Sections and projections of nested convex bodies

TL;DR

This paper explores new characterizations of Euclidean balls and ellipsoids using properties of nested convex bodies, their sections, projections, and support cones, extending classical results in Geometric Tomography.

Contribution

It introduces novel characterizations of ellipsoids based on sections and projections of nested convex bodies, a setting not previously studied.

Findings

Characterizations of ellipsoids via nested convex bodies

New relations between sections, projections, and support cones

Results applicable to boundary apex support cones

Abstract

One of the most important problems in Geometric Tomography is to establish properties of a given convex body if we know some properties over its sections or its projections.
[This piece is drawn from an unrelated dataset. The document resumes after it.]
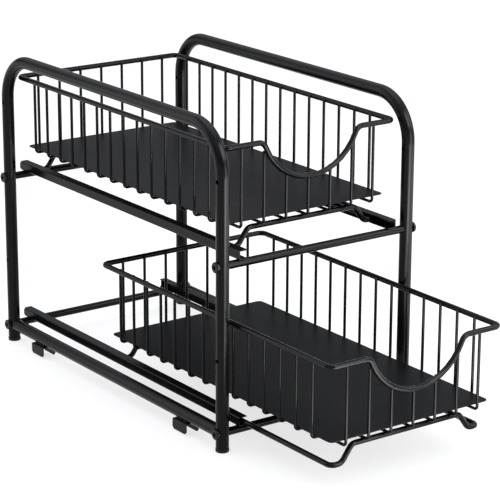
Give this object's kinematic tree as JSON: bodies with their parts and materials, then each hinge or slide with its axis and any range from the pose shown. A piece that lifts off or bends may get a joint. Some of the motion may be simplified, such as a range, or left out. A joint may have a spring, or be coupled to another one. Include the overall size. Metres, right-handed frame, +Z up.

There are many interesting and deep results that provide characterizations of the sphere and the ellipsoid in terms of the properties of its sections or projections. Another kind of characterizations of the ellipsoid is when we consider properties of the support cones. However, in almost all the known characterizations, we have only a convex body and the sections, projections, or support cones, are considered for this given body. In this article we proved some results that characterizes the Euclidean ball or the ellipsoid when the sections or projections are taken for a pair of nested convex bodies, i.e., two convex bodies $K$, $L$ such that $L\subset\text{int}\, K.$ We impose some relations between the corresponding sections or projections and some apparently new characterizations of the ball or the ellipsoid appear. We also deal with properties of support cones or point source shadow boundaries when the apexes are taken in the boundary of $K$.